Dieser Eindruck drängt sich auf, nimmt man sein 2007 veröffentlichtes
Buch Second Chance zur Hand, in dem er unter anderem Thesen und
Zielsetzungen eines vorangegangenen Buches – worum es ging, brachte
der deutsche Titel auf den Punkt: Die einzige Weltmacht. Amerikas Strategie
der Vorherrschaft (Berlin 1997) – einer Neubewertung unterzog.

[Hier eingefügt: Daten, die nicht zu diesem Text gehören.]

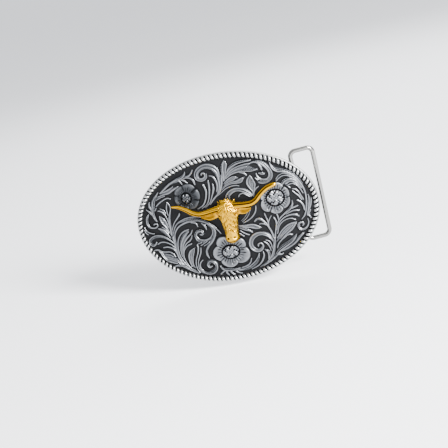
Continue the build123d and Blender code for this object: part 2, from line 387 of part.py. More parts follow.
def behind_plate(solid):
    return solid & Location((0, bend_radius, 0)) * Cylinder(bend_radius, tall)


def oval(inset):
    return Plane.XZ * Ellipse(half_length - inset, half_height - inset)


def ribbon(points):
    # The face of one tapered stroke, with both sides as splines.
    spine = [(x * scale_x, z * scale_z, half) for x, z, half in points]
    left = []
    right = []
    for i, (x, z, half) in enumerate(spine):
        before = spine[max(i - 1, 0)]
        after = spine[min(i + 1, len(spine) - 1)]
        run_x = after[0] - before[0]
        run_z = after[1] - before[1]
        run = hypot(run_x, run_z)
        left.append((x - half * run_z / run, z + half * run_x / run))
        right.append((x + half * run_z / run, z - half * run_x / run))
    ends = [Line(left[-1], right[-1]), Line(right[0], left[0])]
    return Plane.XZ * make_face([Spline(*left), Spline(*reversed(right)), *ends])


def petal(centre, tip, half_width):
    run_x = tip[0] - centre[0]
    run_z = tip[1] - centre[1]
    middle = Location((centre[0] + run_x / 2, centre[1] + run_z / 2), degrees(atan2(run_z, run_x)))
    return Plane.XZ * middle * Ellipse(hypot(run_x, run_z) / 2, half_width)


def on_plate(point):
    return (point[0] * scale_x, point[1] * scale_z)


def horn_loft(points):
    # A tapered round bar through circles set square to its path, bent with the plate.
    path = [Vector(emblem_x + x, front_y(emblem_x + x) - rise, z) for x, z, radius, rise in points]
    circles = []
    for i, here in enumerate(path):
        along = path[min(i + 1, len(path) - 1)] - path[max(i - 1, 0)]
        circles.append(Plane(origin=here, z_dir=along) * Circle(points[i][2]))
    return loft(circles)


def make_plate():
    return slab(oval(0)) & bent_shell(bend_radius, front_radius)


def make_rope_edge():
    return on_front(oval(rim_land) - oval(rim_land + rope_width), rope_height)


def flower_outline(name):
    centre, eye, petals = flowers[name]
    middle = on_plate(centre)
    shape = Plane.XZ * Location(middle) * Ellipse(eye[0] + ring_groove, eye[1] + ring_groove)
    for x, z, half_width in petals:
        shape += petal(middle, on_plate((x, z)), half_width)
    return shape


def make_flower(name):
    centre, eye, petals = flowers[name]
    middle = Plane.XZ * Location(on_plate(centre))
    groove = middle * Ellipse(eye[0] + ring_groove, eye[1] + ring_groove)
    disc = middle * Ellipse(*eye)
    shape = on_front(flower_outline(name) - groove, overlay_height)
    shape += on_front(groove - disc, groove_floor)
    return shape + on_front(disc, overlay_height + eye_rise)


def make_emblem():
    depth_at = front_y(emblem_x) - emblem_standoff
    sections = []
    for z, half_width, half_depth in head_sections:
        place = Plane.XY.offset(z) * Location((emblem_x, depth_at - half_depth))
        sections.append(place * Ellipse(half_width, half_depth))
    emblem = loft(sections)
    for points in (left_horn, right_horn, left_ear, right_ear):
        emblem += horn_loft(points)
    boss = Plane.XZ * Location((emblem_x, 0)) * Ellipse(boss_length, boss_height)
    return emblem + on_front(boss, emblem_standoff + head_sections[3][2])


def make_rivets():
    rivets = []
    for side in (-1, 1):
        place = Plane.XZ * Location((emblem_x, side * rivet_spacing / 2))
        shank = slab(place * Circle(rivet_radius))
        shank &= bent_shell(bend_radius, front_radius + rivet_depth)
        head = slab(place * Circle(rivet_head_radius))
        head &= bent_shell(bend_radius - rivet_head_height, bend_radius)
        rivets.append(shank + head)
    return rivets


def make_sleeve():
    place = Location((hinge_x, hinge_y, 0))
    return place * Cylinder(sleeve_radius, sleeve_length) - place * Cylinder(sleeve_bore, sleeve_length)


def make_saddle():
    depth = hinge_y - rear_y(hinge_x) + saddle_depth
    block = Location((hinge_x, hinge_y - depth / 2, 0)) * Box(saddle_width, depth, sleeve_length)
    return behind_plate(block) - Location((hinge_x, hinge_y, 0)) * Cylinder(sleeve_radius, tall)


def make_bail():
    # The loop is drawn pointing along +X with its hinge bar on the joint's axis, then turned.
    loop = Plane.XZ * Location((bail_reach / 2, 0))
    path = (loop * RectangleRounded(bail_reach, 2 * bail_half_height, bail_corner)).wire()
    wire = sweep(Plane(origin=path @ 0, z_dir=path % 0) * Circle(wire_radius), path=path)
    return Location((hinge_x, hinge_y, bail_rise)) * Rot(0, 0, bail_rest_angle) * wire


def make_hook():
    foot = Location((hook_x, rear_y(hook_x), 0)) * Rot(0, 0, hook_tilt) * Rot(-90, 0, 0)
    shoulder = hook_collar_length + hook_neck_length
    shank = Location((0, 0, (shoulder + hook_length) / 2))
    shank *= Cylinder(hook_radius, hook_length - shoulder)
    neck = Location((0, 0, shoulder / 2)) * Cylinder(hook_neck_radius, shoulder)
    sunk = 2 * plate_thickness
    collar = Location((0, 0, (hook_collar_length - sunk) / 2))
    collar *= Cylinder(hook_collar_radius, hook_collar_length + sunk)
    peg = foot * (shank + neck + collar)
    tip = peg.edges().sort_by(Axis.Y)[-1]
    return behind_plate(fillet(tip, hook_dome))


def make_hook_pad():
    shape = slab(Plane.XZ * Location((hook_x, 0)) * Circle(hook_pad_radius))
    return shape & bent_shell(bend_radius - hook_pad_thickness, bend_radius)


def make_overlays():
    # Later overlays are cut back where they would run under an earlier one or a flower.
    taken = Sketch() + [flower_outline(name) for name in flowers]
    field = oval(field_inset)
    made = {}
    for name, strokes in overlays.items():
        shape = (Sketch() + [ribbon(points) for points in strokes]) & field
        shape -= taken
        taken += shape
        made[name] = on_front(shape, overlay_height)
    return made


nodes = {"rope_edge": make_rope_edge(), "emblem_rivets": make_rivets(), "hinge_saddle": make_saddle(),
         "hinge_sleeve": make_sleeve(), "bail_loop": make_bail(), "belt_hook": make_hook()}
nodes["base_plate"] = make_plate() - nodes["emblem_rivets"]
nodes["steer_emblem"] = make_emblem() - nodes["emblem_rivets"]
nodes["hook_pad"] = make_hook_pad() - nodes["belt_hook"]
for flower_name in flowers:
    nodes[flower_name] = make_flower(flower_name)
for overlay_name, overlay in make_overlays().items():
    nodes["overlay_" + overlay_name] = overlay

os.makedirs("parts", exist_ok=True)
for name, shape in nodes.items():
    if isinstance(shape, list):
        shape = Compound(children=shape)
    export_step(shape, f"parts/{name}.step")
    print(name, len(shape.solids()), round(shape.volume, 1))
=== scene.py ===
import json
from math import atan2, ceil, cos, exp, hypot, pi, radians, sin, sqrt
from random import Random

import bmesh
import bpy
from mathutils import Matrix, Vector


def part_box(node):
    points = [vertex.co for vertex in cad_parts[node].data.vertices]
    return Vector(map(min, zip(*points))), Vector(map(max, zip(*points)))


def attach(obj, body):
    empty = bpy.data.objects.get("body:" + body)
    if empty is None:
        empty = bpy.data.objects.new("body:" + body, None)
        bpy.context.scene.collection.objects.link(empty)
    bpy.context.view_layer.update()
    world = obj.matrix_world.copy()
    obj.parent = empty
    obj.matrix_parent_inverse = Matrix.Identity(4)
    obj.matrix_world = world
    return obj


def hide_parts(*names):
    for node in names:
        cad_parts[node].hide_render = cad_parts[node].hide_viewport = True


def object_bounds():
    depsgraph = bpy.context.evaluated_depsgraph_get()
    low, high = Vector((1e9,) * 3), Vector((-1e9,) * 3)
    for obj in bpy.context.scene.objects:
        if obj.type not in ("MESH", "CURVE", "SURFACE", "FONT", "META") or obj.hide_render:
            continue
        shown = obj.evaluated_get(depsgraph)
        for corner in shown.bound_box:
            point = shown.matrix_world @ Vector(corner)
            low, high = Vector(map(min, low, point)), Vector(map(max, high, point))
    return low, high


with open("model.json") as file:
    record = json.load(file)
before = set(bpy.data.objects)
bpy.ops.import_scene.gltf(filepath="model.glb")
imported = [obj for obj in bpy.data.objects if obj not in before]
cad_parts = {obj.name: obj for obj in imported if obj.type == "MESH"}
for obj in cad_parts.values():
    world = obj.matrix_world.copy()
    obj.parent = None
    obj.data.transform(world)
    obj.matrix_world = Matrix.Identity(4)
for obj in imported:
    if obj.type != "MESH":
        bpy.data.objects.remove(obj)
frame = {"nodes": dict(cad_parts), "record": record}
cadLow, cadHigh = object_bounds()
mm = 0.001

# A western dress buckle: a bent oval plate, black in the ground and silver on the high places, with a
# twisted wire edge, soldered scrolls and flowers, a gilt longhorn head, and a wire bail on the back.

plateLow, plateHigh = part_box("base_plate")
halfLength = plateHigh[0]
halfHeight = plateHigh[2]
plateThick = -plateLow[1]
bendRadius = (halfLength ** 2 + plateHigh[1] ** 2) / (2 * plateHigh[1])
frontRadius = bendRadius + plateThick
joint = frame["record"]["behaviour"]["joints"][0]
hingePoint = Vector(joint["pos_m"])
mounts = {mount["name"]: mount for mount in frame["record"]["mounts"]}


def onFront(x, z, lift):
    # A point over the plate's bent front face.
    return Vector((x, bendRadius - sqrt((frontRadius + lift) ** 2 - x ** 2), z))


def onRear(x, z, drop):
    # A point behind the plate's bent rear face.
    return Vector((x, bendRadius - sqrt((bendRadius - drop) ** 2 - x ** 2), z))


def smooth(low, high, value):
    share = min(max((value - low) / (high - low), 0), 1)
    return share * share * (3 - 2 * share)


def bump(value, centre, width):
    return exp(-((value - centre) / width) ** 2)


def blendTable(rows, value):
    # Smoothly read a table whose first column falls or rises steadily.
    sign = 1 if rows[-1][0] > rows[0][0] else -1
    for here, there in zip(rows, rows[1:]):
        if (there[0] - value) * sign >= 0:
            break
    share = smooth(0, 1, (value - here[0]) / (there[0] - here[0]))
    return [a + (b - a) * share for a, b in zip(here[1:], there[1:])]


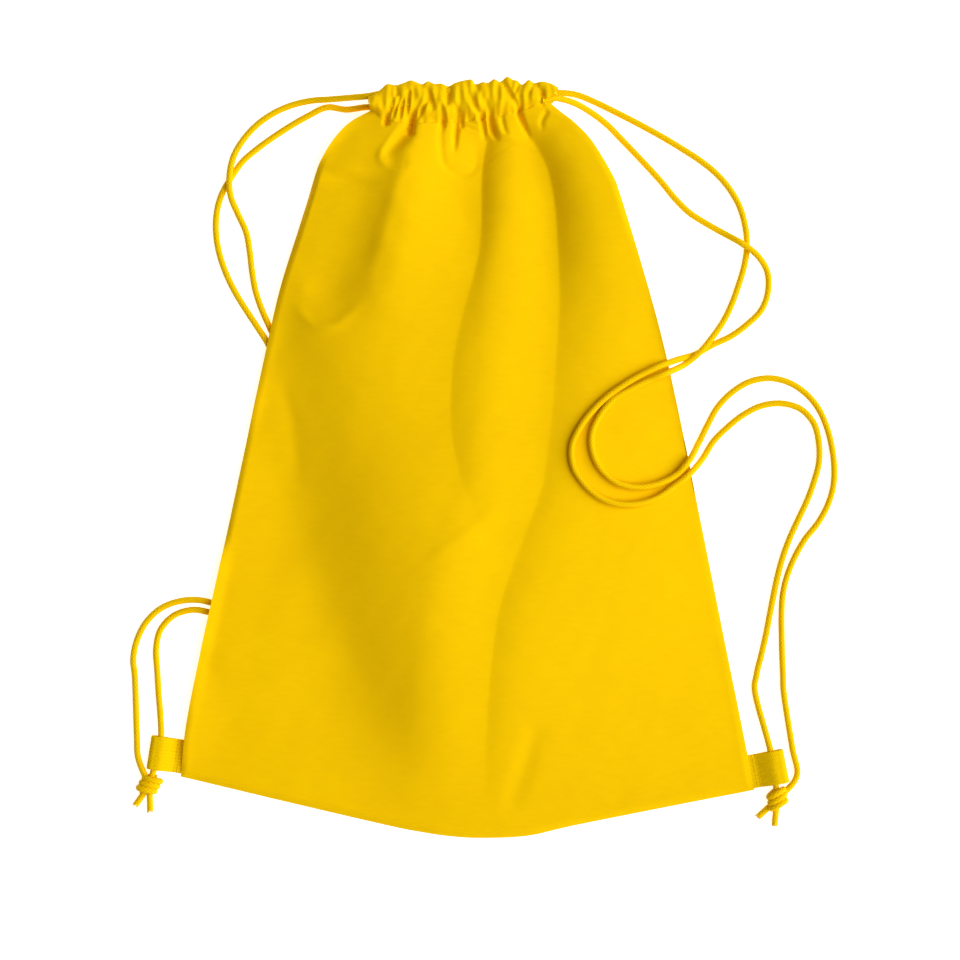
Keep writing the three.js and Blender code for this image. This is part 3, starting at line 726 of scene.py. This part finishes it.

Brzezinskis Konzept, das den Vereinigten Staaten die Führungsrolle in
einer unilateralen Welt sichern soll, zielt auf amerikanische Dominanz
in Eurasien. Mittel dazu sind ihm unter anderem die Expansion der
NATO über die Ukraine und Georgien hinaus bis nach Aserbaidschan
und Usbekistan sowie die dauerhafte Ausschaltung Rußlands als Groß-macht – zum Beispiel durch dessen Aufspaltung in drei oder vier locker
konföderierte Teile.


Sollten derartige Auffassungen prägenden Einfluß auf den nächsten
Präsidenten der USA, hieße er denn Barack Obama, gewinnen, dann
könnte das Thema der Beziehungen zu Rußland zur nächsten strategischen
transatlantischen Kontroverse werden, denn an einem erneuten
oder auch nur fortgesetzten Kalten Krieg mit Rußland kann Europa nicht
gelegen sein.


Mit historischen Vergleichen ist es ja immer so eine Sache, aber wenn
der Doyen des Kennedy-Clans Obama schon zu einem der ihren adelt,
dann sei folgender abschließender Hinweis gestattet: John F. Kennedy
trat sein Präsidentenamt am 20. Januar 1961 an, und er war noch nicht
einmal drei Monate im Amt, als er einen CIA-Coup genehmigte, der am
17. April 1961 begann und zum Debakel in der Schweinebucht führte.
Am 11. Oktober 1963 hingegen unterzeichnete er das National Security
Action Memorandum 263, das das Ende des militärischen Engagements
in Vietnam einleiten sollte. (Es wurde nach Kennedys Ermordung am
22. November 1963 allerdings nicht umgesetzt.)